Rorschach is a fictional superhero who is a central character in the classic comic book series, Watchmen by Alan Moore and Dave Gibbons and published by DC Comics. He is a modified version of the character The Question, created by Steve Ditko and based on the absolutist philosophy of Ayn Rand.


His real name is Walter Joseph Kovacs, the son of a prostitute who felt he interfered in her business and abused him viciously. At the age of 10, he was cruelly abused by two bullies. After he attacked them, partially blinding one with a lit cigarette, he was made a ward of the state. In high school, he excelled in religious education and literature, as well as in boxing and gymnastics. He also wrote an essay for a homework assignment in which he praised President Truman's decision to use nuclear weapons against the Japanese cities of Hiroshima and Nagasaki, asserting that the bombs helped save lives by stopping the war.

During those high school years, Walter was told of his mother's death. She was murdered in a particularly gruesome fashion by her pimp, being force-fed a bottle of Drāno until she died in agony. Walter's only reaction consisted of the single word: "Good".

Reaching maturity, he found work as a garment worker and was later fascinated by a new garment created by Doctor Manhattan with special interior dark liquid masses that continually change into symmetrical patterns like a Rorschach test. When he learned of the death of Kitty Genovese - implicitly the customer who had ordered the garment - who was brutally murdered in front of a building full of tenants who didn't bother to help her, he modified the cloth as a mask to become Rorschach to lash out against such criminals.

Eventually, he teamed up with another superhero, Nite Owl (II), in a close association in which Rorschach's natural investigation skills were complemented by his partner's technical skills and resources.

In the 1970s, Rorschach was hunting for a kidnapped girl, and found her captor's hideout. To his horror, he realized that the girl had been murdered and fed to two German Shepherd dogs. In the face of this atrocity, Kovac's mind snapped and assumed the mental identity of Rorschach as a separate personality. With that change, he killed the dogs and later murdered the kidnapper, tying him up in his empty house and burning him alive.

With that, Rorschach terrorized criminals on his own and was an apocalyptic picketter during the day. He grew even more violent: when freelance masked vigilantes were outlawed, he murdered a notorious rapist and pinned a note on the body saying "Never!" before he dumped it front of a police station.

In the mid 1980s, he investigated a murder and discovered that the victim was the Comedian, a miscreant superhero he admired. Suspecting a plot to eliminate superheroes, he pursued the case based on that theory and interviewed the various informal members of the hero community.
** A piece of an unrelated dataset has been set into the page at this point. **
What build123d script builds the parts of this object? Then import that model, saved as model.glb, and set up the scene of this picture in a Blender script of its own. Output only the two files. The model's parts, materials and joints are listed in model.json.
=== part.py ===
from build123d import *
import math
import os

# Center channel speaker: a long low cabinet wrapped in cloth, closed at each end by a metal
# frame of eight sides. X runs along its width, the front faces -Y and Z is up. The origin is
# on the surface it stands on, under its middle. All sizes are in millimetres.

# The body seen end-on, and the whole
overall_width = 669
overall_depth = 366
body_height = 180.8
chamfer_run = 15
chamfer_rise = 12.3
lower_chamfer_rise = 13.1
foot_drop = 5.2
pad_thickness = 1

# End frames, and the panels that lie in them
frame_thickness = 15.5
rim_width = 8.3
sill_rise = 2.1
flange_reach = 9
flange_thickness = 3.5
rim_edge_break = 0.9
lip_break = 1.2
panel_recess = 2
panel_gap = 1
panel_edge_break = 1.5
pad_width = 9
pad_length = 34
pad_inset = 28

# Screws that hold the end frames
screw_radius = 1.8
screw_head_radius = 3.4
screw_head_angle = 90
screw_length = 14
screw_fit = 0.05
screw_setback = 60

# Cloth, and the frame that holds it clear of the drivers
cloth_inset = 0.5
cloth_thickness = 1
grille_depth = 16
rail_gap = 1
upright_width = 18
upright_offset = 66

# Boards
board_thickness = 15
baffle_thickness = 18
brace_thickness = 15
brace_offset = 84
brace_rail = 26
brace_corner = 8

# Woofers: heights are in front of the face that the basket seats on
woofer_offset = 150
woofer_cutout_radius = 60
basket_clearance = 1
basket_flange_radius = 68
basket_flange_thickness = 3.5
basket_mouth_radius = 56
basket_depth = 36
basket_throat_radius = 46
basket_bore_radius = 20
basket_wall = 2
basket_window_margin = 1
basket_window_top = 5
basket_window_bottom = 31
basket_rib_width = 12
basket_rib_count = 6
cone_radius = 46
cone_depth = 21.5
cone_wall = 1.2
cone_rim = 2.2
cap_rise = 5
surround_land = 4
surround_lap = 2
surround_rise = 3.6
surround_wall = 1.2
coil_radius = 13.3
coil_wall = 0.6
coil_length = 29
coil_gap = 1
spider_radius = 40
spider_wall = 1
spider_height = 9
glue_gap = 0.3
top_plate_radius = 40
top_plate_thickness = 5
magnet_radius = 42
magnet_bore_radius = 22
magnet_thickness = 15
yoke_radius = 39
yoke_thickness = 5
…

Although they did not take his theory seriously, the sudden public denunciations and subsequent self-exile of Dr. Manhattan and the attempted murder of Adrian Veidt, aka Ozymandias, bolstered his confidence that he was on the right track. Eventually, he was framed for the murder of an old retired supervillain, and arrested.

In prison, Rorschach was subject to numerous death threats and attacks by vengeful prisoners, until he was freed by Nite Owl and Silk Spectre, who sought his help in their own investigation.
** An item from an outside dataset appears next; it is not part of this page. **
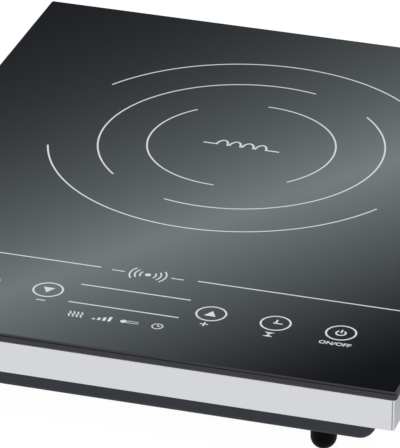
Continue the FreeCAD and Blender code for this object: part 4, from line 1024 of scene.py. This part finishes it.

Eventually, they learned that the mastermind behind the plot was Adrian Veidt, and Rorschach and Nite Owl traveled to his home in Antarctica to confront him; however, they were unable to prevent him from faking the disastrous appearance in New York City of a giant Lovecraftian monster, killing millions and - as planned - uniting the world and thereby avoiding nuclear war.

Faced with the fact that exposing this crime could lead to worse world devastation, the other superheroes agreed to keep silent about it. Rorschach, on the other hand, refused on principle to cooperate ("No. Not even in the face of Armageddon. Never compromise.") and was disintegrated by Dr. Manhattan at his own goading.

However, his legacy may have greater consequences. This is because prior to going to Antarctica, he wrote a complete journal about his investigation and sent it to a reactionary fringe newspaper. Whether or not the journal's contents would be printed and taken seriously by the public was left as an open question at the very last page of the Watchmen comics series.